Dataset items
□ □ □

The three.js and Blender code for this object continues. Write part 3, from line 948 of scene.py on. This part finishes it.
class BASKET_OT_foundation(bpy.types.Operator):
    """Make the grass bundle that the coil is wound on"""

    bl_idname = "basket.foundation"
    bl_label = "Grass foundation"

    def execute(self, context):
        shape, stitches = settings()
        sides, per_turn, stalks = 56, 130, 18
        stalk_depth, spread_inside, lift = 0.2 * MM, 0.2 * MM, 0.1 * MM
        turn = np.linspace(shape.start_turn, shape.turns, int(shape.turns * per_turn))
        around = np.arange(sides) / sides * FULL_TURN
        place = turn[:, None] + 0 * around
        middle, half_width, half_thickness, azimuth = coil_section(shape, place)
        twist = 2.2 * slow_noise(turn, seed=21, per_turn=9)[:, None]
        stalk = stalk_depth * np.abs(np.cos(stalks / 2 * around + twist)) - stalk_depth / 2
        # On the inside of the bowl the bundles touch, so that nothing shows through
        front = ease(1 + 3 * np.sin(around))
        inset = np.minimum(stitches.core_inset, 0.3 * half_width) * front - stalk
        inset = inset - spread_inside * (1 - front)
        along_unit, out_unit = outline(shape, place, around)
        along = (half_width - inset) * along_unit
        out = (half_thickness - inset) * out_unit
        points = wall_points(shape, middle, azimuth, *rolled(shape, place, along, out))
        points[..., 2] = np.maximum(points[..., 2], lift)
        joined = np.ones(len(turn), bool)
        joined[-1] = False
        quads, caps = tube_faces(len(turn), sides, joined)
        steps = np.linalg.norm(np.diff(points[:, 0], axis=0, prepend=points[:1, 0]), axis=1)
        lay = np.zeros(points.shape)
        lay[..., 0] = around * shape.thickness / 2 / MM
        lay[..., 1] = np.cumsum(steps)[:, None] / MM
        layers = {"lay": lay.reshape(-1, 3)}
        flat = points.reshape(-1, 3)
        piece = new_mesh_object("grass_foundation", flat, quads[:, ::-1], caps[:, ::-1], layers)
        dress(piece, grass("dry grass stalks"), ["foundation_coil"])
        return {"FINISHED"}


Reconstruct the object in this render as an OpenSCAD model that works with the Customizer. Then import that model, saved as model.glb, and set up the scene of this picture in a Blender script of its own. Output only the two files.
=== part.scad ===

□ □ □

▸ Short problem:
In the records above, find the lines containing "that" and copy them.

▸ Solution to this problem:
    """Make the grass bundle that the coil is wound on"""
        # On the inside of the bowl the bundles touch, so that nothing shows through
Reconstruct the object in this render as an OpenSCAD model that works with the Customizer. Then import that model, saved as model.glb, and set up the scene of this picture in a Blender script of its own. Output only the two files.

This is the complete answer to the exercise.